By HAL McCOY
UNSOLICITED OBSERVATIONS from The Man Cave, gazing at some old Cincinnati Reds media guides for a large doze of baseball nostalgia.
—Does anybody make the news more often, for no apparent reason, than Peter Edward Rose? And that’s even though he sits in Las Vegas, minding his own business, signing autographs and posing for photos.
Joe Capozzi, a sports writer and good friend from the Palm Beach (Fla.) Post, spent a day recently in the Jupiter, Fla. garage of a guy named Bryan Greenberg, inspecting an old Black & Decker power drill.
Greenberg, a former woodworking carpenter in Montreal, said he implanted cork in a couple dozen of Rose’s Mizuno bats in early 1984, when Rose played for the Expos.
Greenberg said he did it at Rose’s request and Rose nicknamed him ‘Corky.’ He said Rose paid him, but wouldn’t say how much. He also said Rose only used the corked bats in batting practice.
Two dozen of them?
It wasn’t the first time The Hit King was accused of corking his bats. Rose’s body-building/hanger-on ‘friend,’ Tommy Gioiosa, told Vanity Fair in 2001 that Rose used corked bats with the Reds in 1985.
Greenberg told a better story about Rose in Capozzi’s excellent piece. He said Rose owned one of Ty Cobb’s original bats and planned to use it to get his 4,000th hit.
After he got 3,999, Rose used the Ty Cobb bat in batting practice and broke it. But he didn’t ask the batboy to pick out a bat for him, as Robert Redford did in the movie ‘The Natural.” The Expos batboy might have handed him a corker.
—QUOTE: From Pete Rose, The Hit King: “I’m almost like everybody else. I have two arms, two legs and 4,256 hits.”
—Before he hurt his arm and re-invented himself as a control artiste, Cincinnati Reds pitcher Gary Nolan threw black smoke. Just ask Willie Mays. In a 1968 game, Nolan struck out Mays four times.
It was the only time Mays whiffed four times in a game and it happened in the 635th game of his career.

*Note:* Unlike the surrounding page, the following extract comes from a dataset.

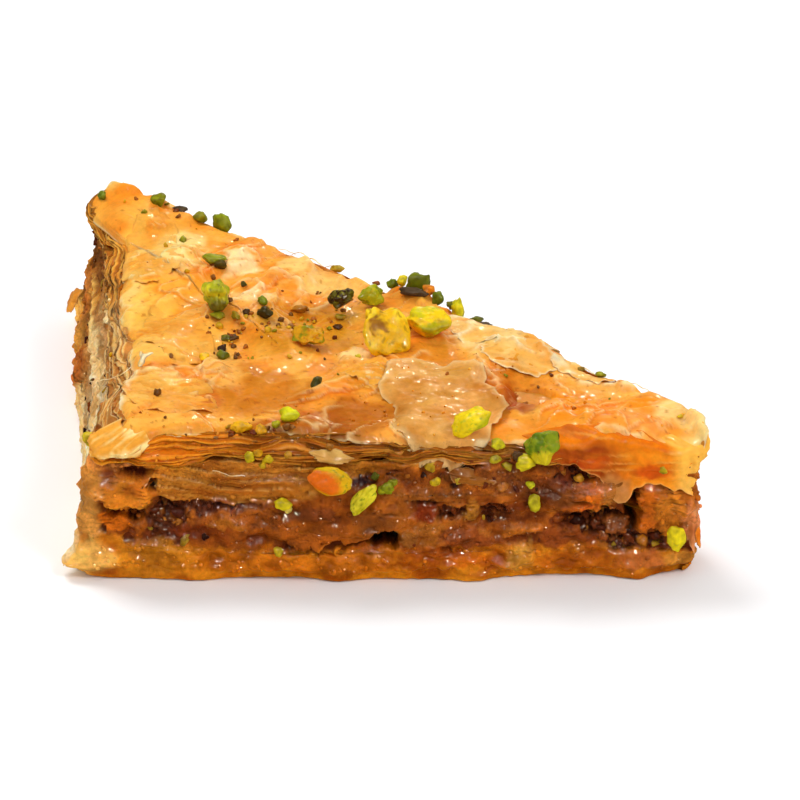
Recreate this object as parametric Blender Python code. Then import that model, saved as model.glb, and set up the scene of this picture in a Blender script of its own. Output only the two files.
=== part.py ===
"""A triangular piece of pistachio baklava at its real size, in metres, with +Z up.

Five layers run right through it: a base, a middle and a top stack of phyllo sheets, with a layer of chopped
nuts under and over the middle one. The largest bits of pistachio that lie on it or stick to its front are
solids of their own. The plan is half of a square of pastry that was cut along its diagonal, and its two sharp
tips are blunt. The cut faces lean outwards towards the base, because the dry top sheets shrink in the oven.

Shapes are worked out in millimetres from the right-angled corner of the top: x runs along the front cut,
y along the left cut and z up from the tray. The finished piece is centred over the origin.
"""

import math

import bmesh
import bpy
from mathutils import Matrix, Vector, noise
from mathutils.bvhtree import BVHTree

MM = 0.001

# Driving dimensions, in millimetres
LEG = 85.0  # the straight sides of the top, measured to sharp tips
HEIGHT = 20.0  # from the tray to the top sheet
SKEW = 5.4  # how far the left cut has run outwards by its far tip
FAR_END = 78.8  # where the far tip is blunt
TIP_ROUNDING = 1.5
FAR_TIP_ROUNDING = 2.2
GAP = 0.3  # between touching solids

# For each of the six levels, from the underside up to the top:
RIGHT_END = (76.8, 77.4, 77.4, 77.2, 77.0, 79.4)  # where the right tip is blunt
NEAR_LEFT_SPREAD = (2.9, 2.8, 2.4, 2.0, 1.0, 0.0)  # how far the left cut stands out at the corner
FAR_LEFT_SPREAD = (3.6, 3.4, 1.2, 1.0, 0.6, 0.0)  # and at the far tip
FRONT_SPREAD = (0.2, 0.4, 0.4, 0.4, 0.2, 0.0)
BELLY = (2.0, 1.5, 0.9, 0.5, 0.2, 0.0)  # how much more the front stands out around its middle
DIAGONAL_SPREAD = (1.8, 1.6, 1.2, 0.8, 0.3, 0.0)
RETREAT = (0.0, 0.0, 0.3, 0.9, 2.1, 3.8)  # how far the left edge has crumbled back
BELLY_X = 32.0
BELLY_WIDTH = 24.0
RETREAT_FROM, RETREAT_TO = 14.0, 70.0
RETREAT_DECAY = 10.0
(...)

Speaking of four, there was a night in Milwaukee in 1961 when he hit four home runs in one game, a game a nearly didn’t play. On the night before, he ate some ribs and it knocked him on his posterior. He was up all night. The next morning he told manager Alvin Dark he couldn’t play.
Earlier in the season Mays gave teammate Joey Amalfitano (later a Reds third base coach) some of his bats that were too light.
During batting practice, he used one of those lighter bats, “And everything I hit went out of the park,” said Mays. So he put himself back in the lineup and, using the lighter bat, he hit four home runs.
—QUOTE: From Hall of Famer Willie Mays on his approach to the game: “They throw the ball, I hit it. They hit the ball, I catch it.” (And to paraphrase Carly Simon, “Nobody did it better.”)
—All Cincinnati Reds fan know that Tom Browning pitched a perfect game in September of 1988 against the Los Angeles Dodgers.
What most don’t know is that Mr. Perfect nearly pitched a no-hitter earlier that season. It was in June of 1988 and he had one-out in the ninth and hadn’t given up a hit to the San Diego Padres at old San Diego-Jack Murphy Stadium.
He retired Roberto Alomar for the first out, then Tony Gwynn punched a single to left, ending it. Browning retired the next two for a one-hitter.
Browning was asked if he still had the ball with which he struck out LA’s Tracy Woodson to finish the perfect game.
“Nope,” he said. “My kids took it off a mantel and played with it and knocked it down a sewer.”
—QUOTE: From Tom Browning, about his perfect game: ”If everybody who has told me they were at that game, there would have been 300,000 in the stadium.” (Announced attendance was 16,591, but due to rain the game didn’t start until 10 p.m. and less than 5,000 were in the seats.)
—During this same week in 1998, Springfield native Dave Burba became the first Cleveland Indians pitcher in 26 years to hit a home run. Remember, the American League has the dreaded DH, so Burba only hit during interleague games.
He did it against the Cincinnati Reds. One day before the season began, when Burba was scheduled to pitch Opening Day for the Reds, he was traded to the Indians for Sean Casey.
Burba, a fun-loving guy, kept a photo of The Three Stooges in his locker. One night in Cincinnati, when he was knocked out early, he said, “Now I can go home and watch two episodes of The Three Stooges.”
—What’s the latest on ‘negotiations’ between MLB and the MLBPA (Major League Baseball Players Association)? These are not negotiations, they are childish, stick-out-your-tongues toy-grabbing playground spats. And it is fast becoming, “Who cares?”